Email your questions about grants to grntsulmd1@aol.com.
 
I’m a board member for Agape House of Vandalia, a nonprofit organization that provides overnight lodging for families of prisoners in two state prisons in our service area. There are two other sister organizations in the state, Agape House of Springfield and Agape House of Jefferson City, which share the same mission and have longer histories. Representatives from our boards met officially for the first time recently and decided we should pursue grants collectively. We felt we might make a greater impact on foundations with strength in the numbers of persons we serve. At this point, we have no formal alliance or organizations. For the purpose of grant writing, how shall we handle that? We each have boards of directors, but none for this group. Similarly, we each hold 501I(3) designation, but none collectively. Thank you for any direction you can provide.

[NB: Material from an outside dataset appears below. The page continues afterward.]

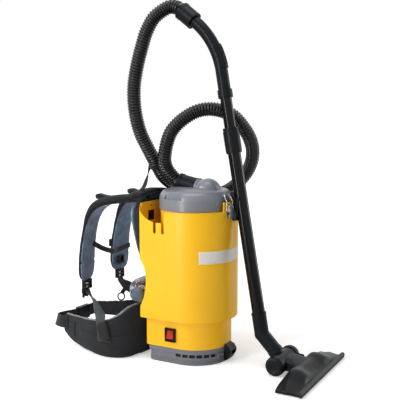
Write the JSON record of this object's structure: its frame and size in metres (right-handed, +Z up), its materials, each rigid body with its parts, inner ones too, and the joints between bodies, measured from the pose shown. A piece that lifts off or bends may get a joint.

I think the collective move of your organization to fund raise is one that will open doors to funding sources you may not be able to pursue as individual organizations. To proceed, I suggest your organizations designate one of the three agencies to serve as the lead applicant/grantee organization. Furthermore, prepare a written agreement that specifies your cooperative venture and include it as an attachment or part of the grant narrative. The grants you receive would go to the lead agency, and the lead agency would then allocate appropriate funds as agreed upon to the other two agencies.
I work in a small, rural county implementing a state grant program. I was hired after the grant had already been written and approved. The county board recently decided to treat me as a consultant instead of their employee which means we’re not going to spend all the money we allocated for my salary in the grant. Is this going to hurt us next year when we reapply?
Yes, leftover or unspent grant monies are not a good thing. Examine your budget to determine if you can use the money toward another line item in your budget. Then call your program officer in the state office, explain what happened, and request to make a budget change. It’s very much to your advantage to find a way to spend the all the money approved in your grant. If not, you risk your grant amount being reduced next year, or even worse, you risk receiving another grant. The reason for this is that government agencies operate on 12-month budgets. If you don’t spend the money, the agency risks the legislature reducing their budget. In other words, if you don’t spend it, they’ll lose it. I used to work as a program officer and appreciated grantees letting me know about budget issues so we could resolve them and create a win-win situation for their clients, organization, and my own agency.